I was watching a different show with a friend and got annoyed about how much they were giving away in the "next on" segment so I said, "Why can't they just do what 'Mad Men' does: show just enough footage to let us know that yes, they do have another episode in the can and various enigmatic things happen in it!" That's all I need to get my curiosity going.
I agree with j.s. completely--Seinfeld and The Simpsons are great for a huge range of reasons but prime among them is the ability to connect their stories in surprising and hilarious ways, not just thematically but practically.
I think j.s. is also right about the Hampsterdam plot in The Wire - I remember scenes were Bunny is trying to show that what is going on in his precinct should be emulated throughout the city. After all, if the violent crime in the whole city disappeared, surely the police and politicians would have had a lot more to answer for killing the project.
That said, I haven't seen the particular episode Matt mentions in a while and he may have a point that the stories don't play well off of each other.

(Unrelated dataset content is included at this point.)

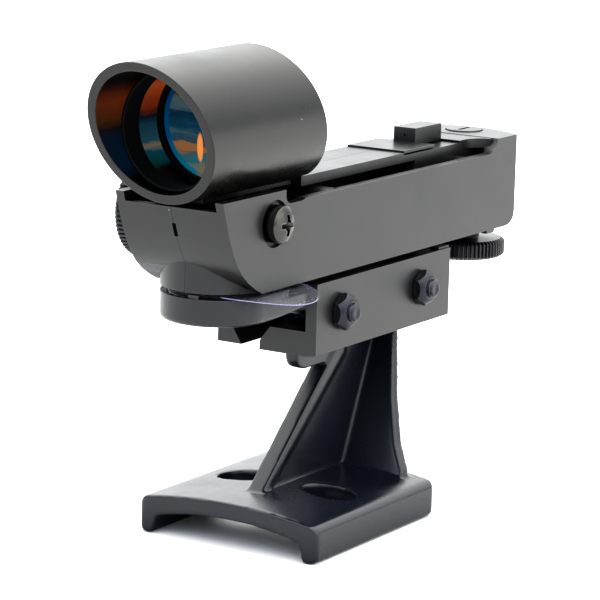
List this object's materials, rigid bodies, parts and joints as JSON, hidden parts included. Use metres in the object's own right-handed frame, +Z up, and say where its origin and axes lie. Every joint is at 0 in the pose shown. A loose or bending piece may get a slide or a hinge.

Yeah, it's not that I was unable to reconcile the two plotlines in my head (I assumed that they were talking about two different parts of town, although I got confused again when Bodie's crew set up shop in Hampsterdam) but basically I just wanted a few more scenes in which the two plots intersected--
i.e. McNulty realizes that the decrease in crime around Hampsterdam is being offset by an increase of crime in Avon's turf and sees that this is keeping the politicians from realizing how much good Hampsterdam is doing, or something like that.
But as it was, it just felt like two stories that were each maintaining their own trajectory without interacting as much as they should have, if only as ironic counterpoints.
Don't get me wrong, it was still a great season.